Global platinum prices rose because of the possibility of new cuts in the world's top producer. South Africa is also the second-biggest miner of gold after China.

The electricity grid supplying Africa's biggest economy came close to collapse in January, forcing gold and platinum mines to shut down for five days. Since then mines have been operating below full power, driving up precious metal prices and raising fears of possible job losses and slowed growth.

A gold analyst said investors were hoping that January's cuts would not be repeated.

"It's extremely negative. It is not just the loss of production, it is investors' perception of South Africa as a whole, not just the mining industry," the analyst said.

"Ultimately it raises risk and makes capital more expensive and the companies will suffer low ratings as well as lost revenue as a result of lost production."

South Africa's power crisis follows years of underspending by Eskom on generation capacity. On Tuesday, it asked the energy regulator to revise the annual electricity price rises to 53 percent from 14.2 percent it was granted in December.

The regulator said it would give the request urgent attention because of the power cuts.

Eskom restarted a programme of rolling black-outs, known as load-shedding, and many Johannesburg suburbs -- including the Sandton financial district -- were without power on Tuesday, causing heavy congestion and delays as traffic lights failed.

MINING SHARES TUMBLE

Gold and other mining shares on the Johannesburg bourse tumbled as investors worried that output would suffer, and despite higher gold and platinum prices.

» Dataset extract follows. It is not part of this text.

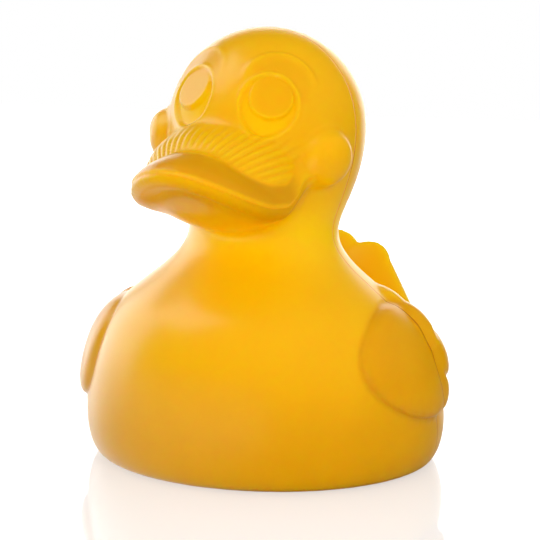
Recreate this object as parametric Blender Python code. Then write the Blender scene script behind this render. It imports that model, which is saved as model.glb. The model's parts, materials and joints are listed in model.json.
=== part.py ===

"People are worrying power might be cut off to the mines and if we haven't got power, that is not good," said one Johannesburg trader.

The JSE Securities Exchange's gold sector ended 3.4 percent lower.

Spot platinum turned positive following the Eskom comments after falling over 2 percent to a 1-week low. The metal was last quoted at $1,990/2,000 an ounce.

The powerful National Union of Mineworkers (NUM) said it would be disappointed it Eskom cut power days after the utility had said it was moving to restore 95 percent power to mines.

"All of a sudden they are faced with force majeure, and it seems to us they are not sure about how their system operates," said NUM spokesman Lesiba Seshoka.

A power industry source said Eskom's Duvha power plant was running at 50 percent generation, Majuba and Lethabo had two units down, Kriel had three down and Kendal was at 75 percent.

Eskom's Etzinger said the power problem was compounded by persistent rain in north-eastern Mpumalanga province where coal mines and the utility's coal-fired power stations are concentrated.

Anglo American said three open cast coal mines supplying Eskom had closed because of rain. South Africa generates most of its electricity from coal.

BHP Billiton said the rains had slightly cut its domestic and export coal supply.